Go through the material and tally the lines containing the string "lifts". Give the total alone.

****

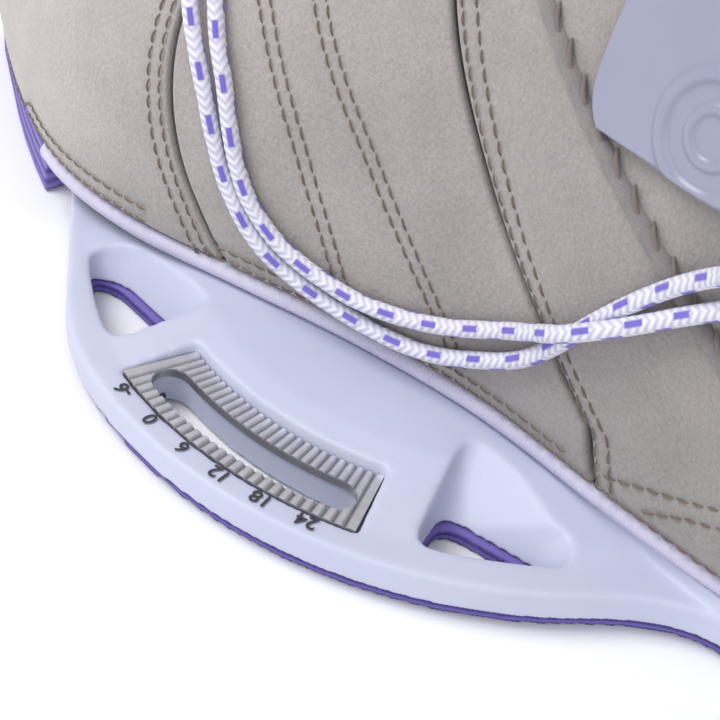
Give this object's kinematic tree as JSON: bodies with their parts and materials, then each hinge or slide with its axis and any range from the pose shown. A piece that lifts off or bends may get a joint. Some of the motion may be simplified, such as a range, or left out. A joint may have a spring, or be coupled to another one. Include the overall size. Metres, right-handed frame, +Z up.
{
  "type": "wakeboard boot on a mounting plate",
  "caption": "Lace-up wakeboard boot for a right foot on a round moulded mounting plate with toothed stance slots, a hinged tongue, a lace lock and a heel pull.",
  "frame": {"origin": "centre of the stance circle, on the underside of the pad, where the boot rests on the board", "axes": "+X from the toe to the heel, -Y towards the inner (medial) side of the foot, +Z up out of the board"},
  "size_m": [0.2983, 0.177, 0.2834],
  "materials": {
    "plate_plastic": "moulded nylon, fine satin grain",
    "purple_foam": "closed-cell foam",
    "footbed_foam": "moulded foam",
    "insert_alloy": "bright cast alloy with cut teeth",
    "steel": "stainless",
    "suede": "brushed nubuck, warm grey",
    "piping_fabric": "ribbed tape over a cord",
    "lace_cord": "braided cord with purple flecks",
    "badge_plastic": "moulded soft plastic",
    "liner_fabric": "knitted lining over foam",
    "tongue_fabric": "padded, suede-faced",
    "insole_board": "pressed fibre board",
    "webbing": "woven webbing",
    "lock_plastic": "moulded acetal",
    "button_plastic": "moulded acetal",
    "aglet_plastic": "clear sleeve"
  },
  "bodies": {
    "boot": {"base_plate": "plate_plastic", "base_pad": "purple_foam", "slot_insert_inner": "insert_alloy", "slot_insert_outer": "insert_alloy", "toe_outsole": "purple_foam", "heel_outsole": "purple_foam", "lasting_board": "insole_board", "footbed": "footbed_foam", "sole_nut_1": "steel", "sole_screw_1": "steel", "sole_nut_2": "steel", "sole_screw_2": "steel", "sole_nut_3": "steel", "sole_screw_3": "steel", "sole_nut_4": "steel", "sole_screw_4": "steel", "welt_piping": "piping_fabric", "toe_panel": "suede", "toe_liner": "liner_fabric", "ankle_liner": "liner_fabric", "collar": "liner_fabric", "inner_forefoot_panel": "suede", "inner_quarter": "suede", "inner_cuff": "suede", "inner_eyestay": "suede", "inner_badge": "badge_plastic", "inner_lace_loop_1": "webbing", "inner_lace_loop_2": "webbing", "inner_lace_loop_3": "webbing", "inner_lace_loop_4": "webbing", "inner_lace_loop_5": "webbing", "outer_forefoot_panel": "suede", "outer_quarter": "suede", "outer_cuff": "suede", "outer_eyestay": "suede", "outer_badge": "badge_plastic", "outer_lace_loop_1": "webbing", "outer_lace_loop_2": "webbing", "outer_lace_loop_3": "webbing", "outer_lace_loop_4": "webbing", "outer_lace_loop_5": "webbing", "boot_lace": "lace_cord", "first_free_lace_end": "lace_cord", "first_aglet": "aglet_plastic", "second_free_lace_end": "lace_cord", "second_aglet": "aglet_plastic"},
    "tongue": {"tongue": "tongue_fabric"},
    "lace_lock": {"lock_body": "lock_plastic", "lock_spring": "steel"},
    "lock_button": {"lock_button": "button_plastic"},
    "heel_pull": {"heel_pull": "webbing"}
  },
  "joints": [
    {"name": "tongue_open", "type": "hinge", "parent": "boot", "child": "tongue", "pos_m": [-0.0446, 0, 0.0875], "axis": [0, -1, 0], "range_deg": [0, 18], "deforming": ["boot_lace", "first_free_lace_end", "second_free_lace_end"]},
    {"name": "lock_slide", "type": "slide", "parent": "tongue", "child": "lace_lock", "axis": [0, 0, 1], "range_m": [0, 0.02]},
    {"name": "button_press", "type": "slide", "parent": "lace_lock", "child": "lock_button", "axis": [1, 0, 0], "range_m": [0, 0.0023], "stiffness_N_per_m": 600, "deforming": ["lock_spring"]},
    {"name": "heel_pull_swing", "type": "hinge", "parent": "boot", "child": "heel_pull", "pos_m": [0.1384, 0, 0.243], "axis": [0, -1, 0], "range_deg": [0, 75]}
  ]
}
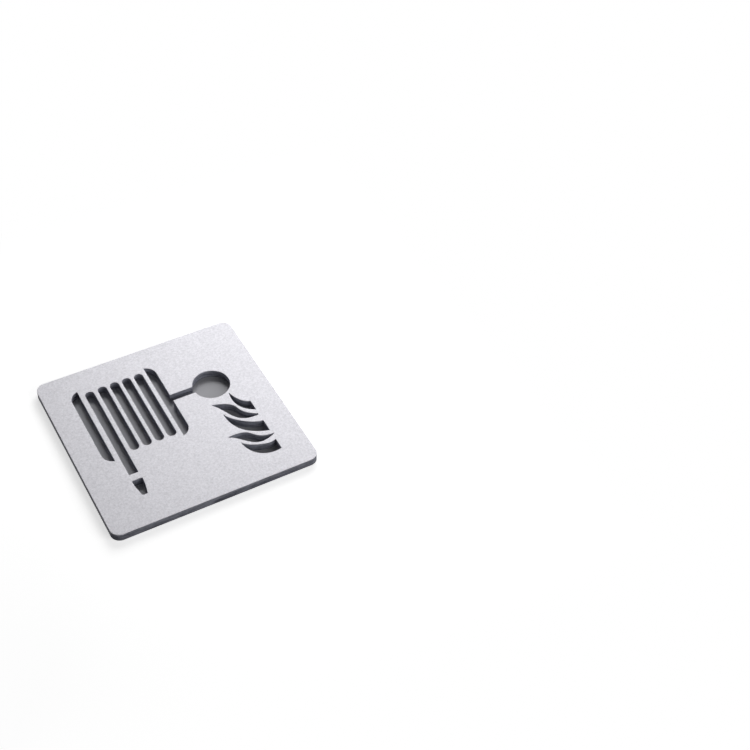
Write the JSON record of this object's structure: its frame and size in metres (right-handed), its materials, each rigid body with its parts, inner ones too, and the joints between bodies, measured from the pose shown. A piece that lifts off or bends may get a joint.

****

▸ Written answer:
2